Lewis not only provided my first introduction to these wonders, he also taught me how to understand them, by which I mean that he showed me how a story can work in several different registers at once. I learned to read ironically with the excerpts from Eustace’s diary in The Voyage of the Dawn Treader; that meant looking past a character’s own descriptions of events to get to a more impartial version of what had actually happened. I learned to read morally by recognizing my own flaws in the ignoble impulses of Edmund Pevensie and Jill Pole. Both are styles of reading I would need once I became old enough for Lolita and Crime and Punishment. But Lewis also showed me how to read in another way: allegorically, or as he would later come to call it, symbolically.
Lewis traced a familial connection between allegory and literary myth in The Allegory of Love. Allegory, he thought, was a stage that religious stories passed through on their way to becoming the mythic elements used by poets, romancers, and novelists. It is a big leap from faith to art. As long as people believe in a god, they will most likely want something from him, regard him with what Lewis called an “urgent practical interest” and subject him to “selfish prayer.” But, given time, an unworshipped god can “come to light in the imagination” as a symbol pure and simple. Only when the last vestiges of belief have faded can he attain the full imaginative power of what Lewis called myth.
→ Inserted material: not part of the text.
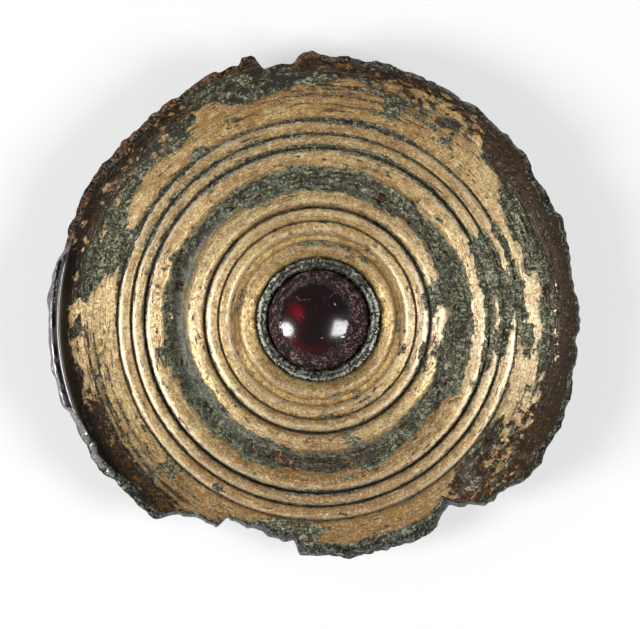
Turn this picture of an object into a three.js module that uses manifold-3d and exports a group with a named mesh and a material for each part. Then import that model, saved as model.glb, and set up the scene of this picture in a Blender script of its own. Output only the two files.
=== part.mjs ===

This can take centuries. While those years pass, a god or a hero is always in danger of being simply forgotten. The idea of that god or hero, like the bottled juice of grapes fermenting into wine, “must be stored up somewhere, not wholly dead, but in winter sleep, waiting its time. If it is not so stored up, if it is allowed to perish, then the imagination is impoverished. Such a sleeping-place was provided for the gods by allegory.”